Like the case itself, the book is controversial and divisive. It has received some very positive reviews, both from readers on Amazon and from the press. Publisher’s Weekly describes it as “[t]op-notch investigative journalism,” and Kirkus liked the book as well. But the book also has quite a few detailed one-star reviews, and local media sources, perhaps more familiar with the facts of the case, are less effusive than the national press. The News and Observer reports here that the book is based largely on the author’s interviews with former Durham District Attorney Mike Nifong, whose perspective on the case is presented “at length and virtually unchallenged.” The newspaper then challenges one of Nifong’s claim, namely, his suggestion that Attorney General Roy Cooper’s decision to declare the defendants “innocent” was without the support of the long-time prosecutors who reviewed the case for Cooper. The story quotes one of those prosecutors, Jim Coman, as saying that he was insistent about the players’ innocence and that Nifong’s “characterizations are figments of his imagination.”

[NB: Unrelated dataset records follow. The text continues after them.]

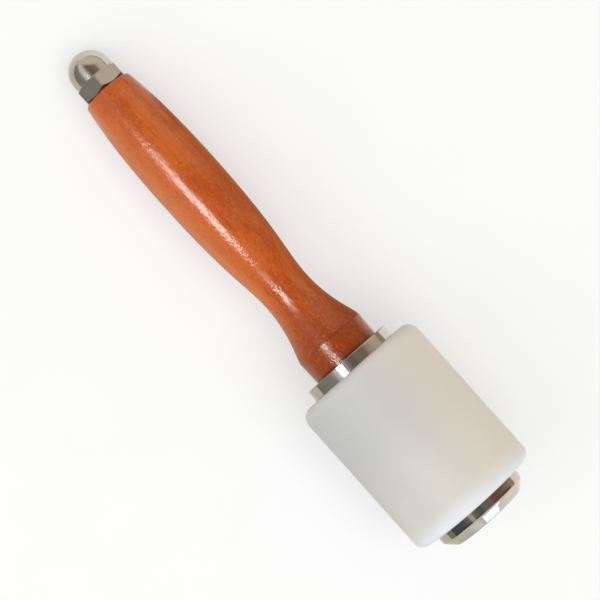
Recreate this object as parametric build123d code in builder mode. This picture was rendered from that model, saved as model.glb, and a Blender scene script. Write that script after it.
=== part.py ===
"""Leatherworker's mallet: a nylon head and a turned wooden handle on one steel tie rod.

The tool is a stack of turned pieces that a single threaded rod clamps together:

    end plate | nylon head | collar | wooden handle | domed nut

The axis of every piece is X. The end plate's outer face lies at x = 0, its normal is +X,
and the handle runs towards -X. Z is up when the tool lies on a bench. Units are millimetres.
"""

import os
from math import cos, radians, tan

from build123d import *

# ---------------------------------------------------------------------------------------
# Driving dimensions
# ---------------------------------------------------------------------------------------

# End plate: a polished steel disc, tapped from behind, with a wide bevel on its rim.
plate_diameter = 35.0
plate_thickness = 7.0
plate_bevel = 3.4
plate_thread_depth = 5.0

# Nylon head: the part that strikes.
head_diameter = 50.0
head_length = 61.5
head_front_edge_radius = 3.0
head_back_edge_radius = 4.4

# Collar: a steel washer between the head and the handle.
collar_diameter = 35.0
collar_thickness = 4.3
collar_edge_radius = 0.25

# Handle: stations along the handle, measured from the collar, and the radius at each.
handle_length = 123.7
foot_radius = 13.20
arris_station, arris_radius = 8.8, 13.38
flare_station, flare_radius = 15.5, 11.30
neck_station, neck_radius = 30.7, 9.05
rise_station, rise_radius = 48.7, 10.72
belly_station, belly_radius = 81.7, 12.12
butt_radius = 9.40
butt_edge_radius = 1.6
flare_slope = 0.24
butt_slope = 0.15

# Tie rod: M10 stud, threaded at both ends, with a plain shank between.
rod_diameter = 10.0
rod_thread_pitch = 1.5
rod_thread_height = 0.92
rod_front_turns = 3
rod_back_turns = 9
rod_end_gap = 0.4

# Domed nut: M10, 16 mm across flats.
nut_across_flats = 16.0
nut_hex_height = 5.8
nut_crown_radius = 7.8
nut_height = 16.0
nut_bevel_angle = 34.0
nut_thread_depth = 11.5

# Clearances on radius: rod in a tapped hole, and rod in a drilled hole.
thread_clearance = 0.05
rod_clearance = 0.25
bore_chamfer = 0.6

# ---------------------------------------------------------------------------------------
# Derived positions along the axis
# ---------------------------------------------------------------------------------------

plate_back_x = -plate_thickness
head_back_x = plate_back_x - head_length
collar_back_x = head_back_x - collar_thickness
butt_x = collar_back_x - handle_length
nut_tip_x = butt_x - nut_height

tapped_radius = rod_diameter / 2 + thread_clearance
drilled_radius = rod_diameter / 2 + rod_clearance


def cross_section(x):
    """Return the plane square to the tool's axis at x."""
    return Plane.YZ.offset(x)


def outer_edges(part, x):
    """Return the widest circular edge of a part in the cross-section at x."""
    rims = part.edges().filter_by(GeomType.CIRCLE).filter_by_position(Axis.X, x, x)
    return rims.sort_by(SortBy.RADIUS)[-1:]


def inner_edges(part, x):
    """Return the narrowest circular edge of a part in the cross-section at x."""
    rims = part.edges().filter_by(GeomType.CIRCLE).filter_by_position(Axis.X, x, x)
    return rims.sort_by(SortBy.RADIUS)[:1]


# ---------------------------------------------------------------------------------------
# End plate
# ---------------------------------------------------------------------------------------

with BuildPart() as end_plate:
    with BuildSketch(cross_section(plate_back_x)):
        Circle(plate_diameter / 2)
    extrude(amount=plate_thickness)
    chamfer(outer_edges(end_plate.part, 0), length=plate_bevel)
    with BuildSketch(cross_section(plate_back_x)):
        Circle(tapped_radius)
    extrude(amount=plate_thread_depth, mode=Mode.SUBTRACT)

end_plate.part.label = "end_plate"

# ---------------------------------------------------------------------------------------
# Nylon head
# ---------------------------------------------------------------------------------------

with BuildPart() as nylon_head:
    with BuildSketch(cross_section(head_back_x)):
        Circle(head_diameter / 2)
        Circle(drilled_radius, mode=Mode.SUBTRACT)
    extrude(amount=head_length)
    fillet(outer_edges(nylon_head.part, plate_back_x), radius=head_front_edge_radius)
    fillet(outer_edges(nylon_head.part, head_back_x), radius=head_back_edge_radius)
    chamfer(inner_edges(nylon_head.part, plate_back_x), length=bore_chamfer)
    chamfer(inner_edges(nylon_head.part, head_back_x), length=bore_chamfer)

nylon_head.part.label = "nylon_head"

# ---------------------------------------------------------------------------------------
# Collar
# ---------------------------------------------------------------------------------------

with BuildPart() as collar:
    with BuildSketch(cross_section(collar_back_x)):
        Circle(collar_diameter / 2)
        Circle(drilled_radius, mode=Mode.SUBTRACT)
    extrude(amount=collar_thickness)
    fillet(outer_edges(collar.part, collar_back_x), radius=collar_edge_radius)

collar.part.label = "collar"

# ---------------------------------------------------------------------------------------
# Handle: a turned profile with a band, a crisp arris, a flare, a neck and a barrel grip
# ---------------------------------------------------------------------------------------

foot = (collar_back_x, foot_radius)
arris = (collar_back_x - arris_station, arris_radius)
flare = (collar_back_x - flare_station, flare_radius)
neck = (collar_back_x - neck_station, neck_radius)
rise = (collar_back_x - rise_station, rise_radius)
belly = (collar_back_x - belly_station, belly_radius)
butt = (butt_x, butt_radius)

with BuildPart() as handle:
    with BuildSketch():
        with BuildLine():
            Line((collar_back_x, drilled_radius), foot)
            Line(foot, arris)
            Spline(arris, flare, neck, tangents=((-1, -flare_slope), (-1, 0)))
            Spline(neck, rise, belly, tangents=((-1, 0), (-1, 0)))
            Spline(belly, butt, tangents=((-1, 0), (-1, -butt_slope)))
            Line(butt, (butt_x, drilled_radius))
            Line((butt_x, drilled_radius), (collar_back_x, drilled_radius))
        make_face()
    revolve(axis=Axis.X)
    fillet(outer_edges(handle.part, butt_x), radius=butt_edge_radius)
    chamfer(inner_edges(handle.part, butt_x), length=bore_chamfer)

handle.part.label = "handle"

# ---------------------------------------------------------------------------------------
# Tie rod: each thread is drawn as a row of ridges with the pitch and depth of the real one
# ---------------------------------------------------------------------------------------

rod_front_x = plate_back_x + plate_thread_depth - rod_end_gap
rod_back_x = butt_x - nut_thread_depth + rod_end_gap
rod_crest_radius = rod_diameter / 2
rod_root_radius = rod_crest_radius - rod_thread_height


def thread_outline(start_x, turns, step):
    """Return the points of a ridged outline that starts at start_x and advances by step."""
    points = [(start_x, rod_root_radius)]
    for turn in range(turns):
        ridge_x = start_x + turn * step
        points.append((ridge_x + step / 2, rod_crest_radius))
        points.append((ridge_x + step, rod_root_radius))
    return points


front_thread = thread_outline(rod_front_x, rod_front_turns, -rod_thread_pitch)
back_thread = thread_outline(rod_back_x, rod_back_turns, rod_thread_pitch)
shank_front = (front_thread[-1][0] - rod_thread_height, rod_crest_radius)
shank_back = (back_thread[-1][0] + rod_thread_height, rod_crest_radius)

with BuildPart() as tie_rod:
    with BuildSketch():
        with BuildLine():
            Polyline(
                (rod_front_x, 0),
                *front_thread,
                shank_front,
                shank_back,
                *reversed(back_thread),
                (rod_back_x, 0),
                close=True,
            )
        make_face()
    revolve(axis=Axis.X)

tie_rod.part.label = "tie_rod"

# ---------------------------------------------------------------------------------------
# Domed nut: a bevelled hexagon, a crown turned to a half ball, and a blind tapped hole
# ---------------------------------------------------------------------------------------

nut_corner_radius = nut_across_flats / 2 / cos(radians(30))
nut_bevel_run = nut_corner_radius - nut_crown_radius
nut_bevel_depth = nut_bevel_run * tan(radians(nut_bevel_angle))
hex_top_x = butt_x - nut_hex_height
crown_centre_x = nut_tip_x + nut_crown_radius

with BuildPart() as dome_nut:
    with BuildSketch(cross_section(butt_x)):
        RegularPolygon(nut_across_flats / 2, side_count=6, major_radius=False, rotation=30)
    extrude(amount=-nut_hex_height)
    with BuildSketch():
        with BuildLine():
            Polyline(
                (butt_x, 0),
                (butt_x, nut_crown_radius),
                (butt_x - nut_bevel_depth, nut_corner_radius),
                (hex_top_x + nut_bevel_depth, nut_corner_radius),
                (hex_top_x, nut_crown_radius),
                (hex_top_x, 0),
                close=True,
            )
        make_face()
    revolve(axis=Axis.X, mode=Mode.INTERSECT)
    with BuildSketch():
        with BuildLine():
            Line((hex_top_x, 0), (hex_top_x, nut_crown_radius))
            Line((hex_top_x, nut_crown_radius), (crown_centre_x, nut_crown_radius))
            RadiusArc((crown_centre_x, nut_crown_radius), (nut_tip_x, 0), -nut_crown_radius)
            Line((nut_tip_x, 0), (hex_top_x, 0))
        make_face()
    revolve(axis=Axis.X)
    with BuildSketch(cross_section(butt_x)):
        Circle(tapped_radius)
    extrude(amount=-nut_thread_depth, mode=Mode.SUBTRACT)

dome_nut.part.label = "dome_nut"

# ---------------------------------------------------------------------------------------
# One STEP file for each piece
# ---------------------------------------------------------------------------------------

os.makedirs("parts", exist_ok=True)
for piece in (end_plate, nylon_head, collar, handle, tie_rod, dome_nut):
    export_step(piece.part, f"parts/{piece.part.label}.step")
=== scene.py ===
"""A leatherworker's mallet, laid on a pale bench under soft light.

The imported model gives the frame: the tool's axis is X, the end plate's outer face is at
x = 0 and the handle runs towards -X. Every turned piece is cut again here from a finer
outline, with the marks that its making leaves, and each finish is a procedural material.
Lengths are in metres. A Range is where a value starts and ends, and a Span is a Range
followed by what the value becomes at each end.
"""

import logging
import math
from collections.abc import Callable
from dataclasses import dataclass, field
from enum import Enum

import bmesh
import bpy
from mathutils import Matrix, Vector, noise

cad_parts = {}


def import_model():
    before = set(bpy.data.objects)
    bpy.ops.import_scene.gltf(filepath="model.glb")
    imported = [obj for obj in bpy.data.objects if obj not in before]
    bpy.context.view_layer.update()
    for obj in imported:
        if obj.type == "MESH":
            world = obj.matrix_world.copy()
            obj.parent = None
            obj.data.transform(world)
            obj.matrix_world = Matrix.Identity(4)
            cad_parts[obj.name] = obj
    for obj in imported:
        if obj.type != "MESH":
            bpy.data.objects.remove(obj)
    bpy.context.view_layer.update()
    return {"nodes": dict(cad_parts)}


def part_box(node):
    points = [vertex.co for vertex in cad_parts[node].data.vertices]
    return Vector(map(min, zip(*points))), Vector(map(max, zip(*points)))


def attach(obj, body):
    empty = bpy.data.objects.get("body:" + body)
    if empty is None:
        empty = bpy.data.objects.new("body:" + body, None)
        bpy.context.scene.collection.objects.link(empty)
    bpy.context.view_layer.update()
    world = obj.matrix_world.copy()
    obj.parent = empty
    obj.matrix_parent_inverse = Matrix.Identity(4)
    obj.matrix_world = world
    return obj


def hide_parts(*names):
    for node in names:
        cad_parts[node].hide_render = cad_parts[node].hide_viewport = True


LOG = logging.getLogger("mallet")
MM = 0.001
BODY = "root"
SIXTH_TURN = math.radians(60.0)

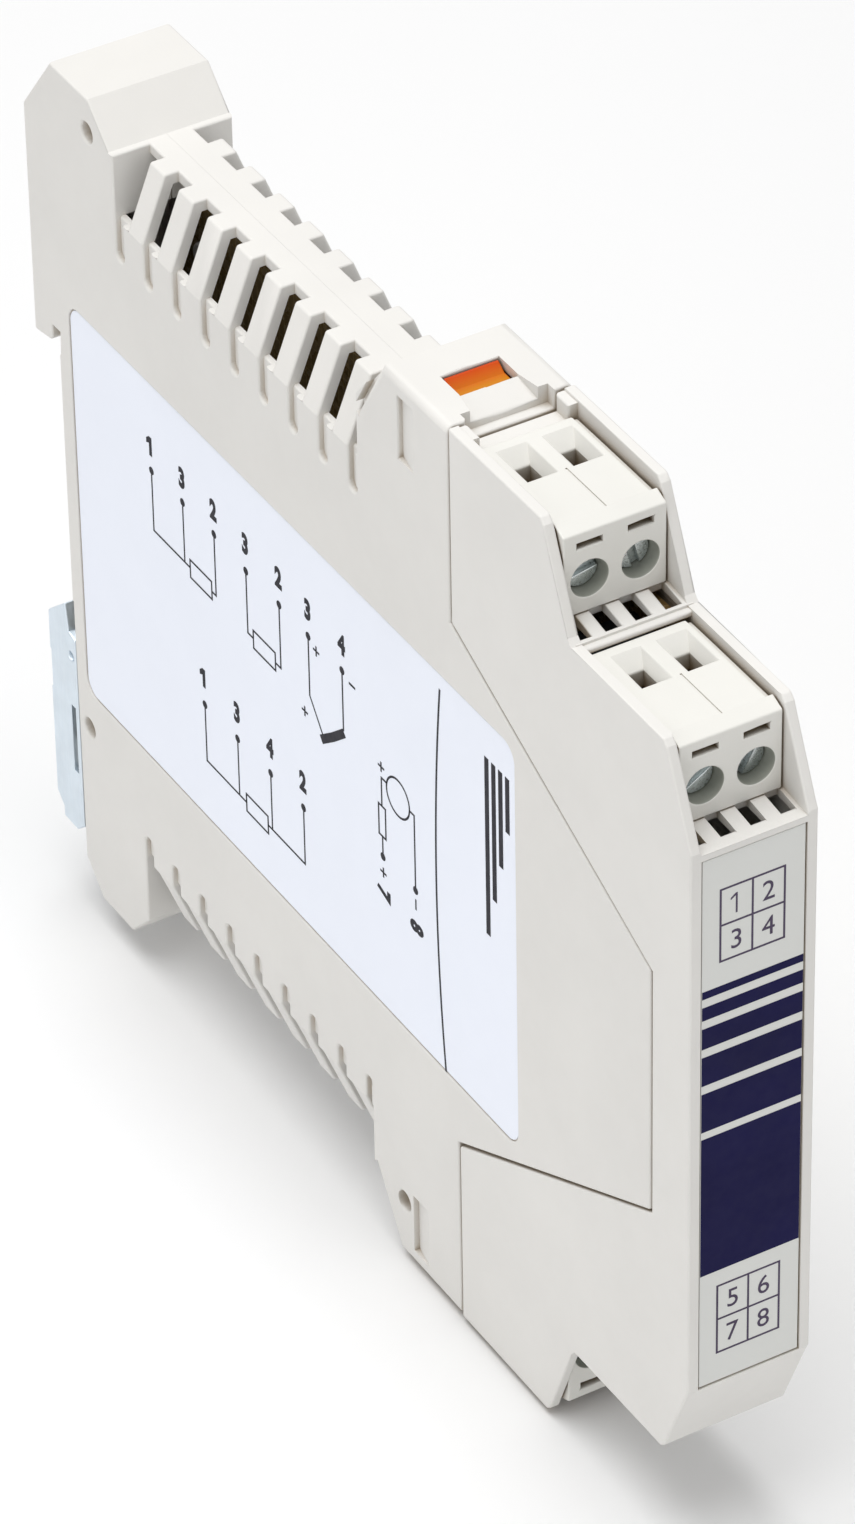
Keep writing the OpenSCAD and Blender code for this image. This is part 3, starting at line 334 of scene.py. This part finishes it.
def pinched(edge, inward, width):
    """Whether a sharp edge is short, or narrow, where it ends at an inward corner."""
    for vert in edge.verts:
        along = edge.other_vert(vert).co - vert.co
        for other in vert.link_edges:
            if other in inward:
                side = other.other_vert(vert).co - vert.co
                acute = set(other.link_faces) & set(edge.link_faces) and along.angle(side) < PINCH_ANGLE
                if acute or edge.calc_length() < SHORT_WIDTHS * width:
                    return True
    return False


def room_beside(edge, sharp, width):
    """How far a rounding can reach from an edge before it meets the edges beside it."""
    room = width
    for vert in edge.verts:
        out = (vert.co - edge.other_vert(vert).co).normalized()
        for other in vert.link_edges:
            if other is edge or not set(other.link_faces) & set(edge.link_faces):
                continue
            side = other.other_vert(vert).co - vert.co
            runs_on = other in sharp and side.dot(out) > STRAIGHT_SHARE * side.length
            if not runs_on:
                room = min(room, ROOM_SHARE * side.cross(out).length)
    return room


def edge_widths(bm, width):
    """For each sharp outward edge, the share of the full width that fits beside its neighbours."""
    bent = [e for e in bm.edges if len(e.link_faces) == 2 and e.calc_face_angle(0) > SHARP_ANGLE]
    sharp = {e for e in bent if e.is_convex}
    inward = {e for e in bent if not e.is_convex}
    shares = {}
    for edge in sharp:
        if not pinched(edge, inward, width):
            room = room_beside(edge, sharp, width)
            shares[edge] = room / width if room > LEAST_SHARE * width else 0.0
    return shares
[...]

I don’t think I’ll read the book. The case was riveting as it unfolded and I was outraged by some of the events that took place. But that feeling has faded with the passage of time. It appears that justice eventually was done, thanks to the excellent work of the defense lawyers involved in the case and to the courage of the Attorney General’s office. For me, what remains is mostly sadness about the damage that the principal complaining witness did to others, to the community, and ultimately to herself. In that vein, the New York Times has a mixed review here, from a reporter who covered the case. His parting thought contrasts the fate of the defendants, who settled with Duke for millions of dollars and went on to professional careers, with that of the complainant, who went on to prison after being convicted of murdering her boyfriend.
The book’s author says that “[t]here are people who don’t want to revisit this [case].” I suppose that I am one of them. But as the New York Daily News put it, for those who do want to dig back in, this book presents an opportunity to do so.